[WRITTEN INSTRUCTION] Each line below is to be written out in full, exactly as shown.

[SUPPLIED DATA]
☆ ☆ ☆ ☆

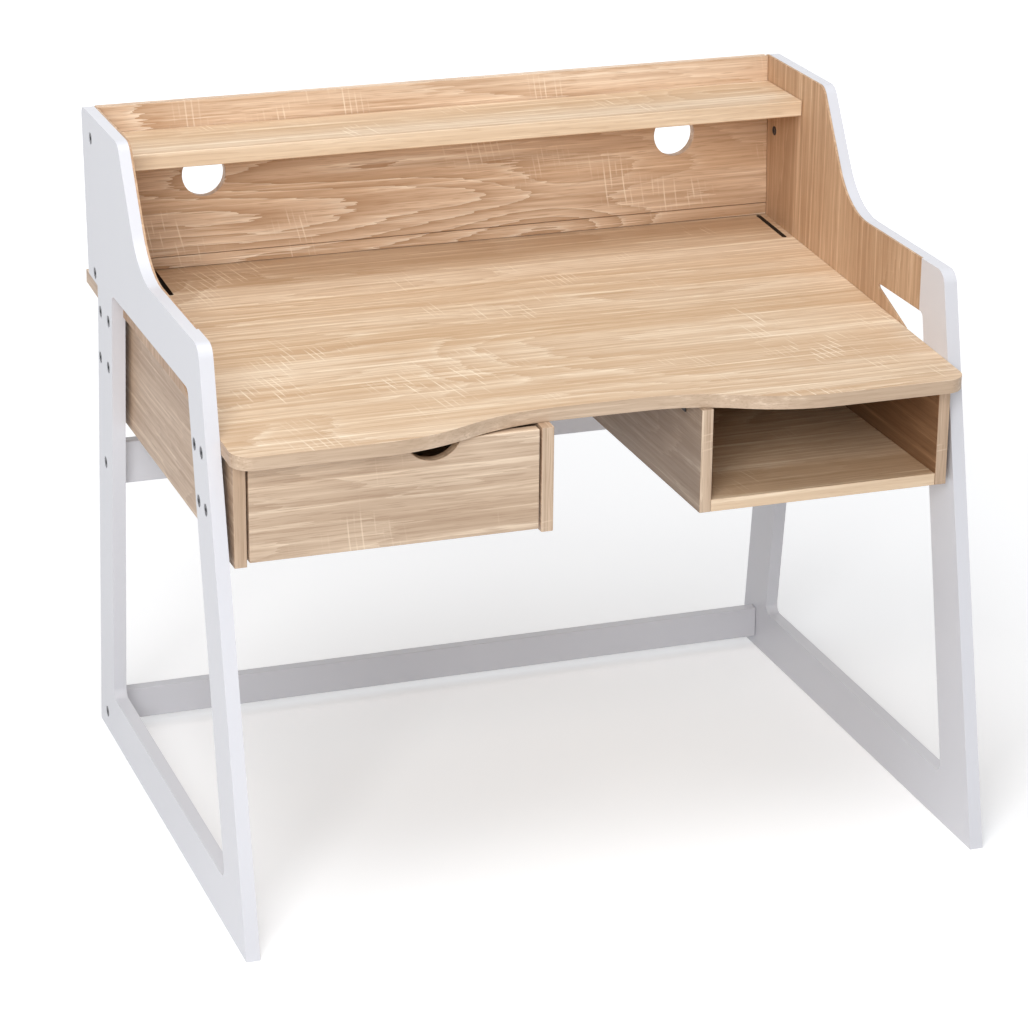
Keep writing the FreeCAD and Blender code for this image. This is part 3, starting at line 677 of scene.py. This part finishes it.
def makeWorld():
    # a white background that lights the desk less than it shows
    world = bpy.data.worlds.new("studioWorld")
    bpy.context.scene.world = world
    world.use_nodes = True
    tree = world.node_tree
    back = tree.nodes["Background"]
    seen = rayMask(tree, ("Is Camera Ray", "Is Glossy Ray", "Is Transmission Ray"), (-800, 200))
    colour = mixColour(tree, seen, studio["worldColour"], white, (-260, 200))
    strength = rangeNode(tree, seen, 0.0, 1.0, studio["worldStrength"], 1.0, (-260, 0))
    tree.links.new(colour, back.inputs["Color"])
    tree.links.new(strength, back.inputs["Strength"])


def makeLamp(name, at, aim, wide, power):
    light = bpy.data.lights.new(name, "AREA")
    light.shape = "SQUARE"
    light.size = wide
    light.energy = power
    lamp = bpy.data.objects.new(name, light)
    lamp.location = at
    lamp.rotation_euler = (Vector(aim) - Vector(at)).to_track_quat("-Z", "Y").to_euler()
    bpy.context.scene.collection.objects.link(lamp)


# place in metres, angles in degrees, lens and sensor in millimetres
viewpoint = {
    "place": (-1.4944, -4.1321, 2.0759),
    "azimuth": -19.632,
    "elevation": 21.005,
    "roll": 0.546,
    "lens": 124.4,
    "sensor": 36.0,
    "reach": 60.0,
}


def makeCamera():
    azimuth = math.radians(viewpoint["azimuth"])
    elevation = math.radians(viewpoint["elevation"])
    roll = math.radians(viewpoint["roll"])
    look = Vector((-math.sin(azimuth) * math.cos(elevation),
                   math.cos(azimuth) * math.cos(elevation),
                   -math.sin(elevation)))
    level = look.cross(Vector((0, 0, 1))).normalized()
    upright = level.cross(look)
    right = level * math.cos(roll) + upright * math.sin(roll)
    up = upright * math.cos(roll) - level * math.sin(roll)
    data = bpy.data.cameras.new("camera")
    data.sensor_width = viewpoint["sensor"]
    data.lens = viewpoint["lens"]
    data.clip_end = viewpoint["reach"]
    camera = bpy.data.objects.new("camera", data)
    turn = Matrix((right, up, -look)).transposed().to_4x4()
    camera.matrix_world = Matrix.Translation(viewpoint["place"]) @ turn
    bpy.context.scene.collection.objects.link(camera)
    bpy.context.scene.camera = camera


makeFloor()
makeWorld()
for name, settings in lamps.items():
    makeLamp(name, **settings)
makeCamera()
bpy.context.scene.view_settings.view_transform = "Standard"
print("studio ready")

☆ ☆ ☆ ☆

[RESULT OF THIS EXERCISE]
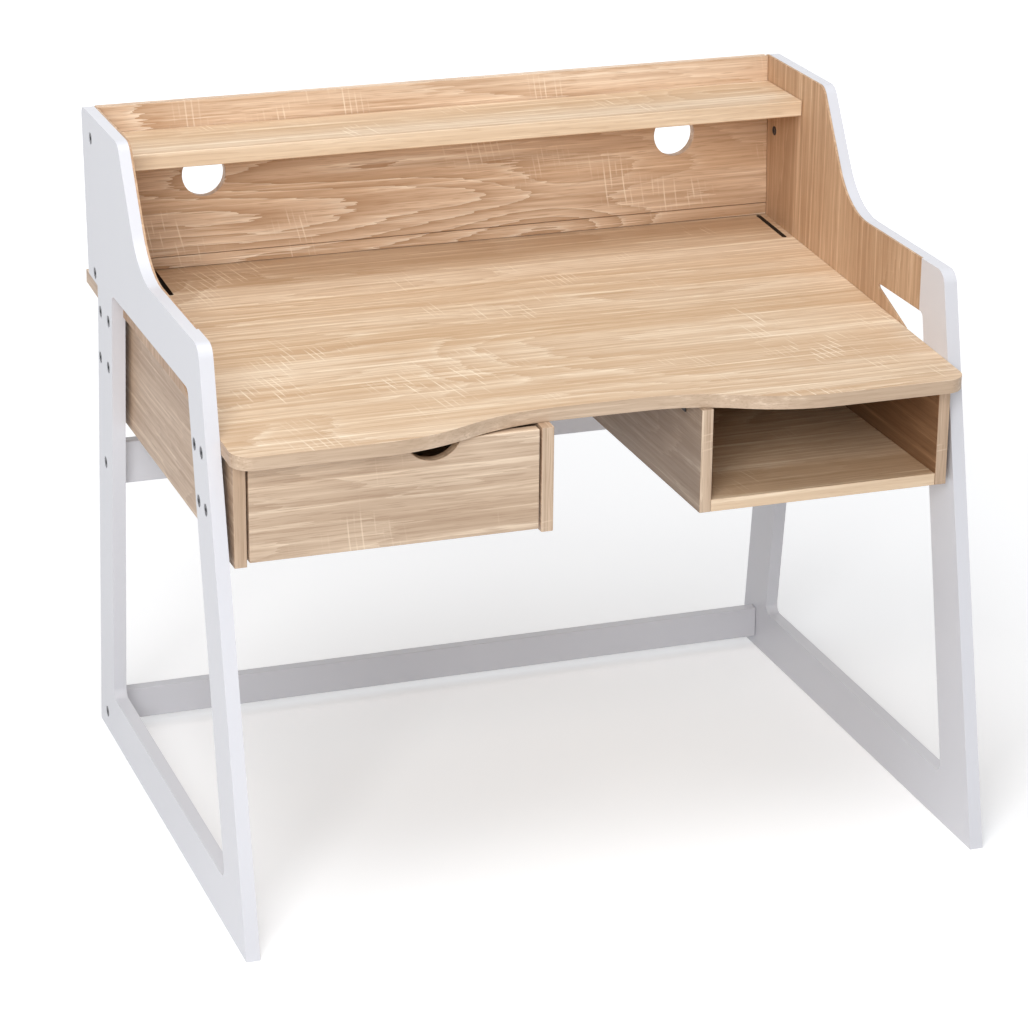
Keep writing the FreeCAD and Blender code for this image. This is part 3, starting at line 677 of scene.py. This part finishes it.
def makeWorld():
    # a white background that lights the desk less than it shows
    world = bpy.data.worlds.new("studioWorld")
    bpy.context.scene.world = world
    world.use_nodes = True
    tree = world.node_tree
    back = tree.nodes["Background"]
    seen = rayMask(tree, ("Is Camera Ray", "Is Glossy Ray", "Is Transmission Ray"), (-800, 200))
    colour = mixColour(tree, seen, studio["worldColour"], white, (-260, 200))
    strength = rangeNode(tree, seen, 0.0, 1.0, studio["worldStrength"], 1.0, (-260, 0))
    tree.links.new(colour, back.inputs["Color"])
    tree.links.new(strength, back.inputs["Strength"])


def makeLamp(name, at, aim, wide, power):
    light = bpy.data.lights.new(name, "AREA")
    light.shape = "SQUARE"
    light.size = wide
    light.energy = power
    lamp = bpy.data.objects.new(name, light)
    lamp.location = at
    lamp.rotation_euler = (Vector(aim) - Vector(at)).to_track_quat("-Z", "Y").to_euler()
    bpy.context.scene.collection.objects.link(lamp)


# place in metres, angles in degrees, lens and sensor in millimetres
viewpoint = {
    "place": (-1.4944, -4.1321, 2.0759),
    "azimuth": -19.632,
    "elevation": 21.005,
    "roll": 0.546,
    "lens": 124.4,
    "sensor": 36.0,
    "reach": 60.0,
}


def makeCamera():
    azimuth = math.radians(viewpoint["azimuth"])
    elevation = math.radians(viewpoint["elevation"])
    roll = math.radians(viewpoint["roll"])
    look = Vector((-math.sin(azimuth) * math.cos(elevation),
                   math.cos(azimuth) * math.cos(elevation),
                   -math.sin(elevation)))
    level = look.cross(Vector((0, 0, 1))).normalized()
    upright = level.cross(look)
    right = level * math.cos(roll) + upright * math.sin(roll)
    up = upright * math.cos(roll) - level * math.sin(roll)
    data = bpy.data.cameras.new("camera")
    data.sensor_width = viewpoint["sensor"]
    data.lens = viewpoint["lens"]
    data.clip_end = viewpoint["reach"]
    camera = bpy.data.objects.new("camera", data)
    turn = Matrix((right, up, -look)).transposed().to_4x4()
    camera.matrix_world = Matrix.Translation(viewpoint["place"]) @ turn
    bpy.context.scene.collection.objects.link(camera)
    bpy.context.scene.camera = camera


makeFloor()
makeWorld()
for name, settings in lamps.items():
    makeLamp(name, **settings)
makeCamera()
bpy.context.scene.view_settings.view_transform = "Standard"
print("studio ready")